In the foothills, expected birds include Dusky and Berylline Hummingbirds, while we specifically search for Oaxaca Sparrow and three endemic species of vireos: Dwarf, Golden and Slaty Vireos. With luck, we may also find Ocellated Thrasher and Pileated Flycatcher. Nights in Oaxaca.
Day 6 - Huatulco
Today we drive south over the Sierra Madre del Sur and down to the coastal city of Huatulco. Along the way we make several stops to break up the journey and look for additional Mexican endemics such as Chestnut-sided Shrike-Vireo, White-throated Jay, Blue-capped Hummingbird and Red-headed Tanager. Night in Huatulco.
Day 7 and 8 - Arriaga
We leave Huatulco early, driving the long distance toward Arriaga in the state of Chiapas. We will have a picnic breakfast and lunch at a restaurant in Juchitan, and we make several birding spots on the way. Species we are likely to encounter include Citreoline Trogon, Orange-fronted Parakeet, Russet-crowned Motmot, Blue-footed Booby, Orange-breasted Bunting, Cinnamon-tailed Sparrow, and many shorebirds including Collared Plover. In the Arriaga area, we look for endemic and near-endemic species such as Giant Wren and Rose-bellied (Rosita’s) Bunting. Nights near Arriaga.
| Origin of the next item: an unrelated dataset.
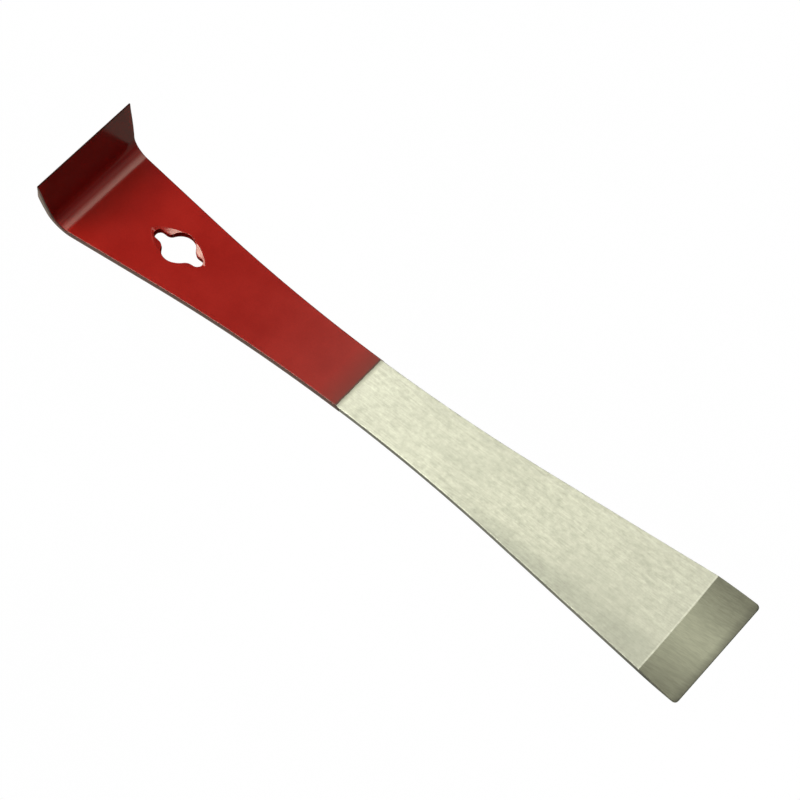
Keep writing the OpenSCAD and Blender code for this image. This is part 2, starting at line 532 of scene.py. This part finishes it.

Days 9 and 10 - Tuxtla Gutiérrez
After breakfast we spend the day travelling to Tuxtla Gutiérrez, stopping along the way at several birding spots, inluding a sinkhole where dozens of Green Parakeets roost. Our stay at Tuxtla Gutiérrez will include a visit to the spectacular Sumidero Canyon, where we will seek such sought-after species as Belted and Flammulated Flycatchers, Red-breasted Chat, Bar-winged Oriole, and with luck the rare Slender Sheartail. Nights in Tuxtla Gutiérrez.
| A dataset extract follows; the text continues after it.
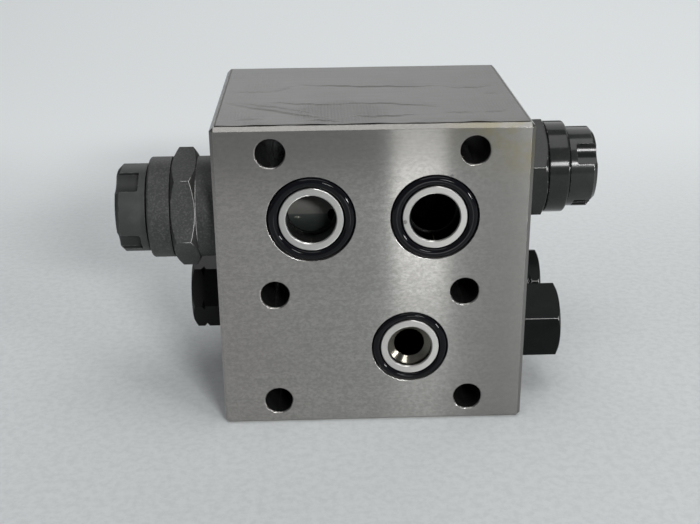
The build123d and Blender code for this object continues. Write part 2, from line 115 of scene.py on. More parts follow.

Day 11 - Nava’s Wren and San Cristóbal de las Casas
Before heading to San Cristóbal de las Casas, we visit a special site where Nava’s Wren occurs. Our leader Hector Gomez de Silva was involved in rediscovering this bird and having it classified as a separate species. Few people other than participants of Eagle-Eye Tours have ever seen this species so close to a major city (other sites for this species require a mini-expedition to reach). After lunch we climb into the highlands of Chiapas, where, near the folkloric San Cristóbal de las Casas, we see several new species including Rufous-collared Thrush (Robin) and Rufous-collared Sparrow. Birding in pine forests, we may see some of the following species: Amethyst-throated and White-eared Hummingbirds, Black-capped Swallow, White-naped Brush-finch, the blue-chested, southern form of the Steller’s Jay, Rufous-browed Wren, and, if we are very fortunate indeed, Pink-headed Warbler, Black-throated Jay and/or Unspotted Saw-whet Owl. Night in San Cristóbal de las Casas.
Days 12 and 13 - Palenque
After looking again for Pink-headed Warbler near San Cristóbal, we head toward Palenque, an outstanding archaeological site surrounded by luxuriant rain forest in land that belonged to the Mayas. Hundreds of bird species can be found in this area, among which we can expect to see Long-billed Hermit, Masked Tityra, Red-capped Manakin, Montezuma’s Oropendola and several species of trogons, parrots, tropical tanagers, wrens, flycatchers and more. Nights in Palenque.
Day 14 – Usumacinta marshes
Leaving Palenque we drive through grasslands and marshes near Emiliano Zapata and Villahermosa. We will be looking for a number of interesting birds including Double-striped Thick-knee, Bare-throated Tiger-Heron, Grassland Yellow-Finch, Plain-breasted Ground-Dove and Lesser Yellow-headed Vulture. Night in Villahermosa.
Day 15 - Departure From Villahermosa
Our Southern Mexico birding tour concludes today. Breakfast is available at our hotel in Villahermosa, but you are free to leave anytime today.